Рассматривая копии этих писем, которые вернули ее память о детстве, о теплых отношениях, которые только тогда и были у нее с отцом, Светлана Иосифовна припомнила, однако, и не очень приятную для нее историю с фотографией, сохранившейся у нее. Когда-то она послала ее отцу, но получила обратно со злобным письмом. «У тебя наглое выражение лица, — было написано его синим карандашом. — Раньше была скромность, и это привлекало».

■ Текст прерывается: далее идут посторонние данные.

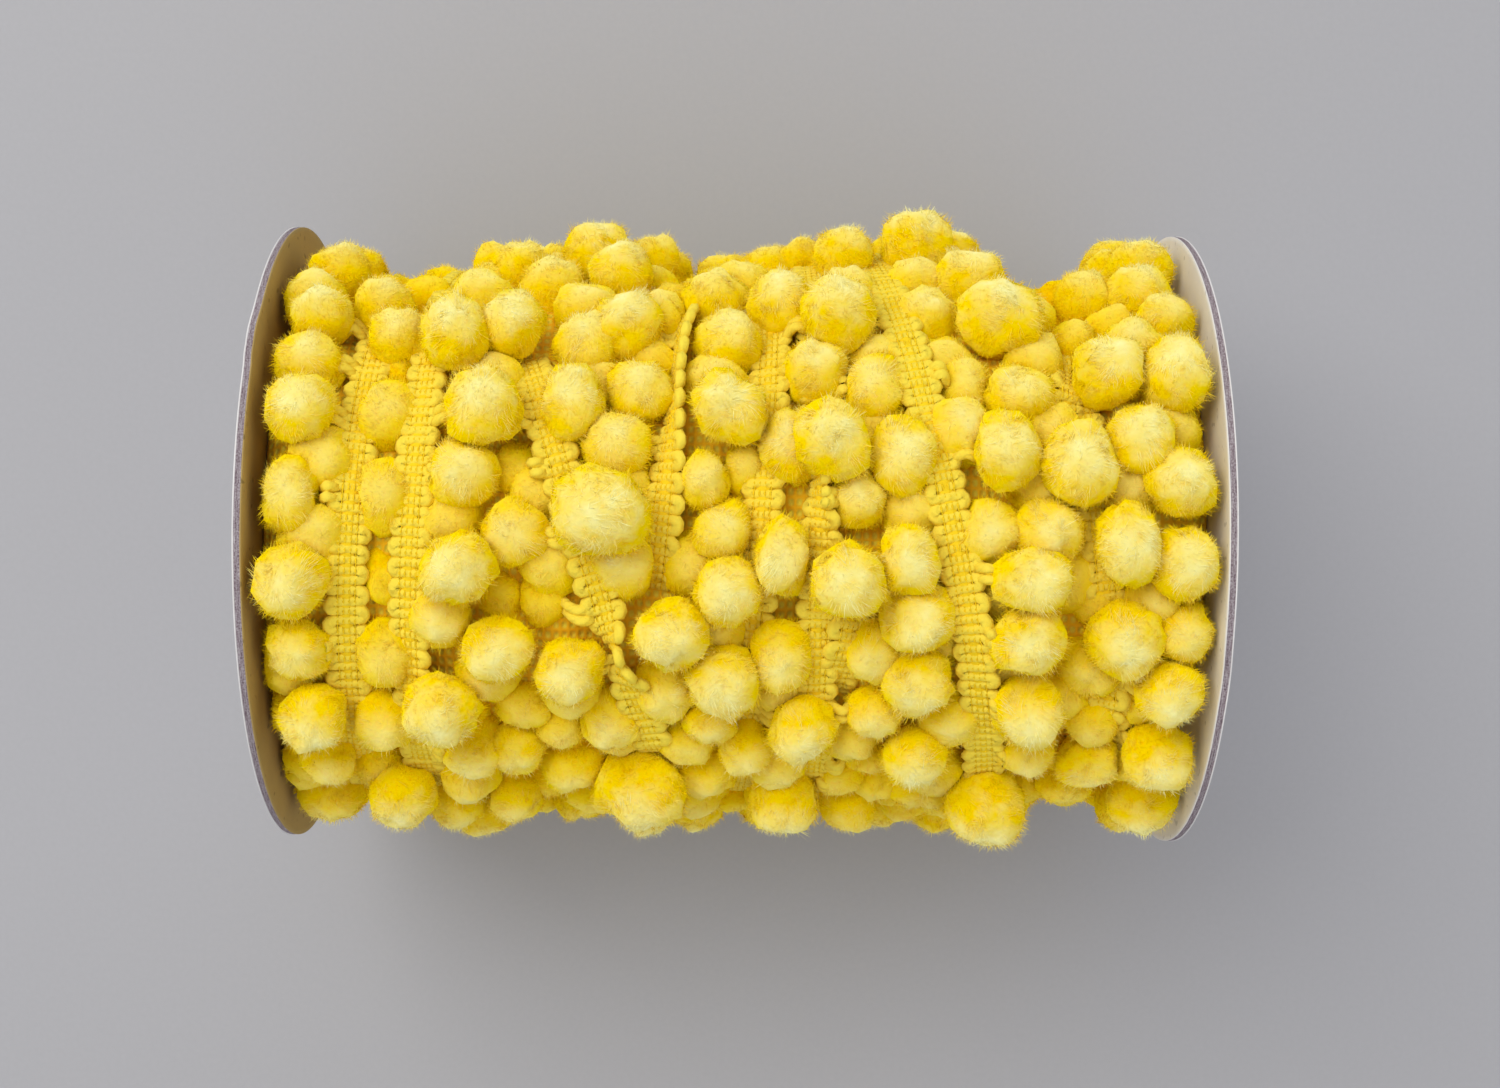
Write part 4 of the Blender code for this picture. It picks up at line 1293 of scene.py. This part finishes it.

«Я думаю, что тогда ему почудилась в этом обычном фото какая-то независимость, вызов. Скорее всего, он увидел, что я вырастаю. Исчезает та ласковая покорная девочка, которая была для него отдушиной в окружающем мрачном мире, созданном им самим. Теперь-то я понимаю, что родилась и выросла в семье, где все было ненормальным, угнетающим. И самым мрачным символом безысходности было самоубийство мамы. Когда мне было, наверное, уже лет двадцать, отец вдруг стал говорить о моей маме, как она умерла. Незадолго перед этим я увидела на его письменном столе мамину фотографию и пачку ее писем к нему. Отец их перечитывал, чего раньше не было. Я очень боялась этих разговоров. Я жила с этой болью. Мы привыкли считать его сильным. И, когда я чувствовала, что он хочет сказать мне что-то личное, я пугалась и всячески уходила от этих разговоров. Просто убегала. Наверное, этим я тоже отдалила его от себя… Сейчас я очень жалею, что никогда так с ним и не поговорила о жизни вообще.
Оглядываясь назад, я вижу отца как бы со стороны: опустошенный, одинокий человек, оставшийся без старых друзей, родственников, отгородившийся от мира. Ему было бесконечно трудно. Конечно, он был политическим деятелем до мозга костей. Я нисколько не сомневаюсь — одним из крупнейших лидеров ХХ века. Как Рузвельт, как Черчилль, как де Голль. Делать из него ничтожного злобного неврастеника, как сейчас это делают, это бред. Но история еще скажет свое слово.
Политические лидеры никогда не могут всем угодить. Я за границей живу уже несколько десятилетий. В Англии кто-то ругает Черчилля, а кто-то обожает. Так же в Америке Рузвельта — кто возносит, а кто считает чуть ли не криминалом. То же во Франции с де Голлем. Это судьба политического деятеля. Так что для меня не имеет значения, кто как его называет. Да говорите что угодно. Меня это не трогает. «Психология преступника», — ругает кто-то, а рядом кто-то безмерно хвалит. Мне нужно сохранить свое собственное мнение. Мы в семье знали его таким, каким мало кто его знал.
Конечно, он был диктатором. Да, и де Голль был диктатором, Троцкий был диктатором военным, и Мао, и Кастро… Как в то время можно было без диктатуры, да еще в такой огромной стране?
И, безусловно, он был человек военный. Я думаю, для моего отца было легче в годы войны. Он был талантливым организатором. Умел найти умных людей, собрать их. Он каждого знал. Знал, что человек делает, что от него можно получить. Четыре года войны были его расцветом. Работал он сутками. Я не знаю, когда отец спал, потому что все время были телефонные звонки, донесения, доклады, бесконечные совещания, разборы операций, их планирование…
А когда война кончилась, он заболел. У него сразу после сильнейшего нервного и умственного напряжения наступил спад. Ему было 56 лет, когда война кончилась, и в 1946 году он очень болел. Мне, конечно, ни слова не сказали, скрывали. Великая тайна даже от меня. Непонятно почему. Я от Ждановых узнала. Все думали, что отец умрет, а Жданов его заменит. Жданов боялся этого как огня. У него было больное сердце. Он молился, чтобы отец выжил.